[WHAT TO DO]: Repeat everything in the material exactly.

[INFORMATION SHOWN]:
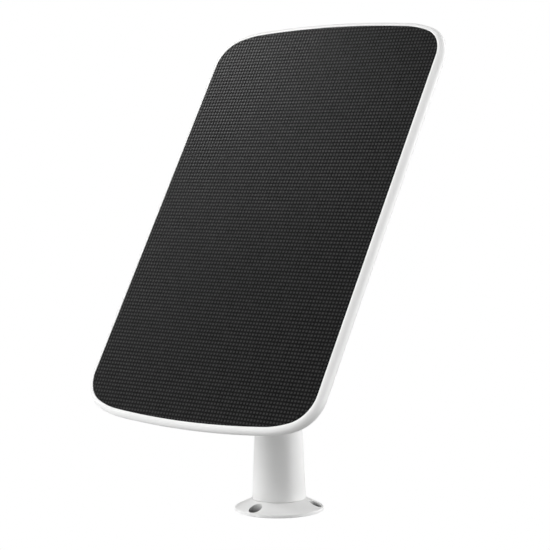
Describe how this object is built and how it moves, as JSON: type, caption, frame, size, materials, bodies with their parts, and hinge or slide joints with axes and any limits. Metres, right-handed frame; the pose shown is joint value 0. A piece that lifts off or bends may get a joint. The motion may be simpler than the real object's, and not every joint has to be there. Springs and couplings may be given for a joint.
{
  "type": "solar charging panel",
  "caption": "Small rectangular solar charging panel with a thin rounded frame on a tilting hinge, a tapered post and a round screw-down foot.",
  "frame": {"origin": "centre of the round foot's underside, where it meets the wall or the shelf", "axes": "+Z along the post, away from the surface it is screwed to; -Y the way the panel looks, tipped back so that its normal is 31 degrees above the horizon; +X to the right of someone facing the panel"},
  "size_m": [0.1654, 0.1367, 0.274],
  "materials": {
    "white_plastic": "satin, finely textured moulded plastic",
    "black_sheet": "satin laminate embossed with a grid of square dots",
    "solar_cell": "dark monocrystalline cell, glossy",
    "tinned_ribbon": "tinned copper ribbon",
    "laminate_board": "dark glass-fibre laminate",
    "circuit_board": "solder mask",
    "chip_plastic": "moulded component body",
    "component_ceramic": "fired ceramic capacitor body",
    "steel": "plated, satin",
    "brass": "machined",
    "rubber": "matt elastomer",
    "nylon": "natural nylon",
    "red_insulation": "wire insulation",
    "black_insulation": "wire insulation"
  },
  "bodies": {
    "foot": {"base_flange": "white_plastic", "foot_pad": "rubber", "friction_ring": "nylon"},
    "post": {"post_shell": "white_plastic", "swivel_plug": "nylon", "swivel_screw": "steel", "swivel_washer": "steel", "wave_washer": "steel", "pivot_bolt": "steel", "pivot_nut": "steel", "tilt_washer_right": "nylon", "tilt_washer_left": "nylon"},
    "hinge": {"hinge_head": "white_plastic", "mount_stud": "steel", "hub_pad": "rubber"},
    "panel": {"rear_housing": "white_plastic", "front_sheet": "black_sheet", "cell_01": "solar_cell", "cell_02": "solar_cell", "cell_03": "solar_cell", "cell_04": "solar_cell", "cell_05": "solar_cell", "cell_06": "solar_cell", "cell_07": "solar_cell", "cell_08": "solar_cell", "cell_09": "solar_cell", "cell_10": "solar_cell", "cell_11": "solar_cell", "cell_12": "solar_cell", "bus_ribbon_link": "tinned_ribbon", "bus_ribbon_positive": "tinned_ribbon", "bus_ribbon_negative": "tinned_ribbon", "cell_board": "laminate_board", "panel_gasket": "rubber", "thread_insert": "brass", "controller_board": "circuit_board", "inductor": "chip_plastic", "regulator_chip": "chip_plastic", "blocking_diode": "chip_plastic", "input_capacitor": "component_ceramic", "output_capacitor": "component_ceramic", "output_socket": "steel", "socket_tongue": "chip_plastic", "lead_positive": "red_insulation", "lead_negative": "black_insulation", "junction_cover": "white_plastic", "cover_gasket": "rubber", "cover_screw_1": "steel", "cover_screw_2": "steel", "cover_screw_3": "steel", "cover_screw_4": "steel", "board_screw_1": "steel", "board_screw_2": "steel"},
    "flap": {"port_flap": "rubber"}
  },
  "joints": [
    {"name": "post_pan", "type": "hinge", "parent": "foot", "child": "post", "pos_m": [0, 0, 0], "axis": [0, 0, 1], "continuous": true},
    {"name": "panel_tilt", "type": "hinge", "parent": "post", "child": "hinge", "pos_m": [0, 0, 0.13739], "axis": [-1, 0, 0], "range_deg": [-31, 59]},
    {"name": "panel_turn", "type": "hinge", "parent": "hinge", "child": "panel", "pos_m": [0, -0.0125, 0.1659], "axis": [0, -0.8572, 0.515], "range_deg": [-90, 90]},
    {"name": "flap_swing", "type": "hinge", "parent": "panel", "child": "flap", "pos_m": [0.0304, 0.02534, 0.20383], "axis": [0, -0.8572, 0.515], "range_deg": [0, 100]}
  ]
}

[TASK RESPONSE]:
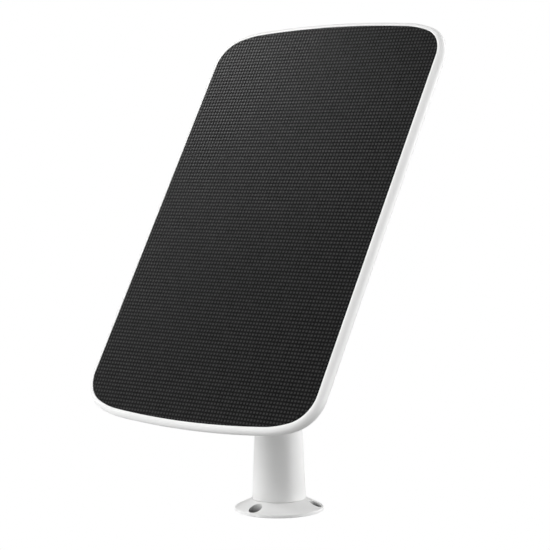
Describe how this object is built and how it moves, as JSON: type, caption, frame, size, materials, bodies with their parts, and hinge or slide joints with axes and any limits. Metres, right-handed frame; the pose shown is joint value 0. A piece that lifts off or bends may get a joint. The motion may be simpler than the real object's, and not every joint has to be there. Springs and couplings may be given for a joint.
{
  "type": "solar charging panel",
  "caption": "Small rectangular solar charging panel with a thin rounded frame on a tilting hinge, a tapered post and a round screw-down foot.",
  "frame": {"origin": "centre of the round foot's underside, where it meets the wall or the shelf", "axes": "+Z along the post, away from the surface it is screwed to; -Y the way the panel looks, tipped back so that its normal is 31 degrees above the horizon; +X to the right of someone facing the panel"},
  "size_m": [0.1654, 0.1367, 0.274],
  "materials": {
    "white_plastic": "satin, finely textured moulded plastic",
    "black_sheet": "satin laminate embossed with a grid of square dots",
    "solar_cell": "dark monocrystalline cell, glossy",
    "tinned_ribbon": "tinned copper ribbon",
    "laminate_board": "dark glass-fibre laminate",
    "circuit_board": "solder mask",
    "chip_plastic": "moulded component body",
    "component_ceramic": "fired ceramic capacitor body",
    "steel": "plated, satin",
    "brass": "machined",
    "rubber": "matt elastomer",
    "nylon": "natural nylon",
    "red_insulation": "wire insulation",
    "black_insulation": "wire insulation"
  },
  "bodies": {
    "foot": {"base_flange": "white_plastic", "foot_pad": "rubber", "friction_ring": "nylon"},
    "post": {"post_shell": "white_plastic", "swivel_plug": "nylon", "swivel_screw": "steel", "swivel_washer": "steel", "wave_washer": "steel", "pivot_bolt": "steel", "pivot_nut": "steel", "tilt_washer_right": "nylon", "tilt_washer_left": "nylon"},
    "hinge": {"hinge_head": "white_plastic", "mount_stud": "steel", "hub_pad": "rubber"},
    "panel": {"rear_housing": "white_plastic", "front_sheet": "black_sheet", "cell_01": "solar_cell", "cell_02": "solar_cell", "cell_03": "solar_cell", "cell_04": "solar_cell", "cell_05": "solar_cell", "cell_06": "solar_cell", "cell_07": "solar_cell", "cell_08": "solar_cell", "cell_09": "solar_cell", "cell_10": "solar_cell", "cell_11": "solar_cell", "cell_12": "solar_cell", "bus_ribbon_link": "tinned_ribbon", "bus_ribbon_positive": "tinned_ribbon", "bus_ribbon_negative": "tinned_ribbon", "cell_board": "laminate_board", "panel_gasket": "rubber", "thread_insert": "brass", "controller_board": "circuit_board", "inductor": "chip_plastic", "regulator_chip": "chip_plastic", "blocking_diode": "chip_plastic", "input_capacitor": "component_ceramic", "output_capacitor": "component_ceramic", "output_socket": "steel", "socket_tongue": "chip_plastic", "lead_positive": "red_insulation", "lead_negative": "black_insulation", "junction_cover": "white_plastic", "cover_gasket": "rubber", "cover_screw_1": "steel", "cover_screw_2": "steel", "cover_screw_3": "steel", "cover_screw_4": "steel", "board_screw_1": "steel", "board_screw_2": "steel"},
    "flap": {"port_flap": "rubber"}
  },
  "joints": [
    {"name": "post_pan", "type": "hinge", "parent": "foot", "child": "post", "pos_m": [0, 0, 0], "axis": [0, 0, 1], "continuous": true},
    {"name": "panel_tilt", "type": "hinge", "parent": "post", "child": "hinge", "pos_m": [0, 0, 0.13739], "axis": [-1, 0, 0], "range_deg": [-31, 59]},
    {"name": "panel_turn", "type": "hinge", "parent": "hinge", "child": "panel", "pos_m": [0, -0.0125, 0.1659], "axis": [0, -0.8572, 0.515], "range_deg": [-90, 90]},
    {"name": "flap_swing", "type": "hinge", "parent": "panel", "child": "flap", "pos_m": [0.0304, 0.02534, 0.20383], "axis": [0, -0.8572, 0.515], "range_deg": [0, 100]}
  ]
}